Chairwoman of the Social Democrats Mette Frederiksen attends a party leader debate hosted by Publicists’ Club one the day after the parliamentary election at the Confederation of Danish Industry’s building in Copenhagen on March 25, 2026. (Photo by Liselotte Sabroe / Ritzau Scanpix / AFP)

 

 

Frederiksen formally tendered her coalition government’s resignation to King Frederik on Wednesday, telling a televised party leader debate she wanted to try to form a centre-left government.

“The most realistic scenario” would be a coalition with the five parties on the left and the centre-right Moderates, she said.

But it is not certain the Moderates, led by Foreign Minister Lars Lokke Rasmussen, would agree to that.

“I don’t believe that Denmark needs policies aligned with” the leftist Red-Green Alliance, Lokke said.

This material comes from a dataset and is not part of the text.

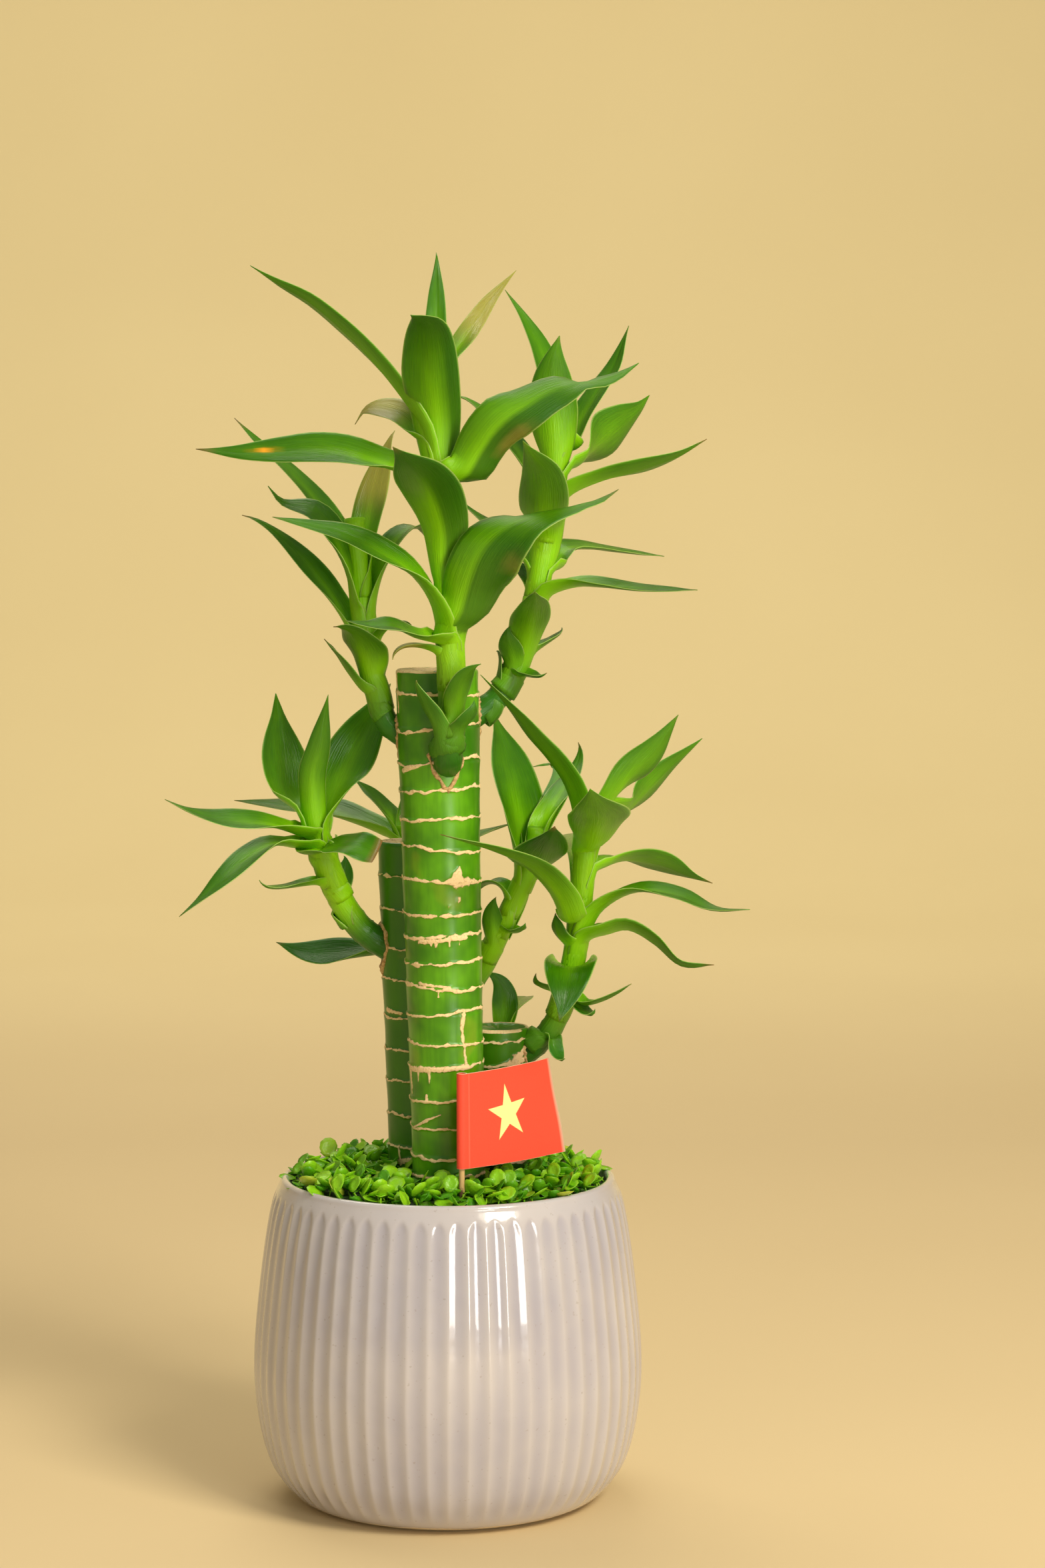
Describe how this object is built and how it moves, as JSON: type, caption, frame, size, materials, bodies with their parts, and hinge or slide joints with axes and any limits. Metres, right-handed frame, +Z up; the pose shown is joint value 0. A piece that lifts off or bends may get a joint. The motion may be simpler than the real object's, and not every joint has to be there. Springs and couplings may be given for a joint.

Chairman of the Moderates Lars Loekke Rasmussen attends a party leader debate at the Confederation of Danish Industry’s building in Copenhagen on March 25, 2026, the day after the parliamentary election. (Photo by Liselotte Sabroe / Ritzau Scanpix / AFP) / Denmark OUT

King Frederik was to meet party leaders individually later Wednesday to determine who should be asked to try to form the next government.

“My expectation is that Mette Frederiksen will become prime minister,” University of Copenhagen political science professor Rune Stubager told reporters.

“But I don’t know with the backing of which parties, like the left wing or the right wing,” he said.

He noted that Lokke, a two-time former prime minister, would likely vie for the position of prime minister, even though he has adamantly denied any interest in the job.

“Danes want me and not another prime minister. I still have the backing to be able to continue on behalf of the Danish people,” Frederiksen insisted during the debate.

Frederiksen has for the past four years headed an unprecedented left-right coalition made up of her Social Democrats, the Moderates and the Liberals.

The Liberals have refused to continue in a Social Democrat-led government.

‘Too Hard To Say’

Danes are now prepared for long negotiations. After the 2022 election, the talks lasted six weeks.

“It’s a long process, which means the government won’t be formed and it will be quite difficult to pass laws during this period,” lamented Jesper Dyrfjeld Christensen, a 54-year-old engineer.

“It’s really too hard to say who will be part of the coalition,” admitted Stubager.

With 12 parties in parliament, the political landscape is jagged — though Denmark is accustomed to minority governments.

“To some extent, this is the way Danish politics works. You have a minority government in the centre which forms a majority with the left on some issues and with the right on others,” he explained.

The negotiations are expected to focus on economic and pension issues, pollution and immigration, he said.

The traditional far-right party, the Danish People’s Party, which has heavily influenced policy since the late 1990s but slumped in the 2022 election, more than tripled its result to 9.1 per cent of votes.

The three anti-immigration groups together garnered 17 per cent, a stable figure for Denmark’s populist right over the past two decades.

“If negotiations take place in the left-wing bloc with the moderates, then there will be more focus on green issues than on immigration,” Stubager said.

“But if, instead, the Moderates negotiate with the parties on the right, then the central issue will be immigration.”

Four seats in Denmark’s parliament are held by its two autonomous territories — two for Greenland and two for the Faroe Islands.

While the Faroese renewed the mandates of the two outgoing lawmakers, with one for each bloc, Greenland overwhelmingly backed the left-wing party and Naleraq, which advocates rapid independence from Denmark.